-- START STORED DATA --

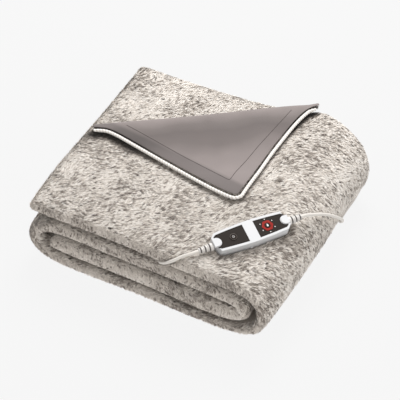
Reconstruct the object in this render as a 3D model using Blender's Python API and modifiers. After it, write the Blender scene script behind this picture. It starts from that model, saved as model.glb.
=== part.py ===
"""Electric heated blanket in long-pile plush, folded and rolled into a stack of four thick layers.

One corner of the top sheet is turned back, so that its smooth lining and its whip-stitched edge
cord show. The control handset lies on the front right of the stack, between its two leads.
Metres, +Z up, +X along the long front edge, +Y to the back, origin under the middle of the blanket.
"""

import math

import bmesh
import bpy
import numpy as np
from mathutils import Matrix, Vector

GAP = 0.0003  # between neighbouring pieces

# Stack of folded cloth
LEFT_END = -0.2285  # free end of the top layer
STACK_HEIGHT = 0.141
SPLAY = 0.125  # the stack is wider at its back: share of its width for each metre of depth
RUN_LEFT, RUN_RIGHT = -0.175, 0.140  # where the layers' sizes below are taken
FLOOR_SINK = 0.001  # taken off the underside, so that it lies flat
MIDDLE = Vector((-0.0051, 0.0149, 0.0))  # middle of the outline, which becomes the origin

# Layers from the floor up: lower and upper face, front rim and back rim, at either end of the run
LAYERS = {
    "bottom": dict(
        left=(-FLOOR_SINK, 0.0275, -0.1965, 0.2120),
        right=(-FLOOR_SINK, 0.0195, -0.1975, 0.2250),
    ),
    "third": dict(left=(0.0290, 0.0705, -0.1950, 0.2110), right=(0.0210, 0.0668, -0.1975, 0.2220)),
    "second": dict(left=(0.0720, 0.1080, -0.1960, 0.2140), right=(0.0682, 0.1055, -0.2000, 0.2240)),
    "top": dict(
        left=(0.1095, STACK_HEIGHT, -0.1965, 0.2155),
        right=(0.1070, STACK_HEIGHT, -0.2060, 0.2300),
    ),
}

# Turns between two layers: middle of the bend, its reach sideways, which side it is on, and at
# half its way the cloth's thickness and how far its back rim draws in
TURNS = {
    "outer": dict(
        layers=("top", "bottom"), x=0.160, reach=0.053, side=1, thick=0.024, tuck=0.017, points=7
    ),
    "left": dict(
        layers=("bottom", "second"), x=-0.183, reach=0.045, side=-1, thick=0.030, tuck=0.0, points=5
    ),
    "inner": dict(
        layers=("second", "third"), x=0.157, reach=0.021, side=1, thick=0.037, tuck=0.0, points=4
    ),
}

# The cloth's path from its free end on top to its end inside the roll
PATH = (
    dict(run="top", xs=(LEFT_END, -0.214, -0.182, -0.128, -0.068, -0.008, 0.052, 0.094, 0.120, 0.144)),
    dict(turn="outer"),
    dict(run="bottom", xs=(0.134, 0.080, 0.010, -0.060, -0.130)),
    dict(turn="left"),
    dict(run="second", xs=(-0.158, -0.100, -0.030, 0.040, 0.108)),
    dict(turn="inner"),
    dict(run="third", xs=(0.124, 0.050, -0.020, -0.090, -0.148, -0.182, -0.1960)),
)
RIM_STEPS = (0.0, 0.011, 0.040, 0.110)  # rows of the cloth's grid, measured in from each rim
MIDDLE_SHARES = (0.39, 0.58)  # rows between them, as shares of the way from front to back
RIM_FULLNESS = (0.66, 0.96)  # of the thickness, on the first rows of each rim

# Where the top layer's back rim comes out or draws in
BACK_PULLS = (
    dict(x=0.112, reach=0.020, by=0.0140),
    dict(x=-0.020, reach=0.075, by=-0.0085),
)

# Where the stack's ends come out: which end, the place along it, its reach and how far
BULGES = (
    dict(side=-1, y=-0.110, reach=0.060, by=0.0055),
    dict(side=1, y=-0.150, reach=0.120, by=0.0058),
    dict(side=1, y=0.0, reach=0.085, by=0.0062),
    dict(side=1, y=0.200, reach=0.040, by=0.0050),
)
BULGE_FROM, BULGE_FULL = 0.090, 0.200  # from the middle

# Soft highs and lows of the stack: place, radius and height
SWELLS = (
    dict(at=(-0.225, -0.190), radius=0.085, height=-0.0075),  # front left corner droops
    dict(at=(0.020, -0.205), radius=0.075, height=-0.0030),
    dict(at=(-0.120, 0.215), radius=0.070, height=-0.0030),
    dict(at=(0.060, 0.060), radius=0.110, height=0.0020),
    dict(at=(-0.090, -0.080), radius=0.080, height=0.0020),
    dict(at=(0.134, 0.222), radius=0.028, height=0.0100),  # the crease's end draws the pile up
    dict(at=(-0.150, 0.120), radius=0.060, height=-0.0020),  # a single sheet behind the crease
    dict(at=(0.132, -0.166), radius=0.036, height=-0.0080),  # the handset lies on a slope
    dict(at=(0.168, -0.126), radius=0.036, height=-0.0095),
    dict(at=(0.206, -0.036), radius=0.045, height=0.0105),
)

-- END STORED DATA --

--- EXERCISE OBJECTIVE ---
Return all lines containing "that".

--- TASK ANSWER ---
Reconstruct the object in this render as a 3D model using Blender's Python API and modifiers. After it, write the Blender scene script behind this picture. It starts from that model, saved as model.glb.
One corner of the top sheet is turned back, so that its smooth lining and its whip-stitched edge
FLOOR_SINK = 0.001  # taken off the underside, so that it lies flat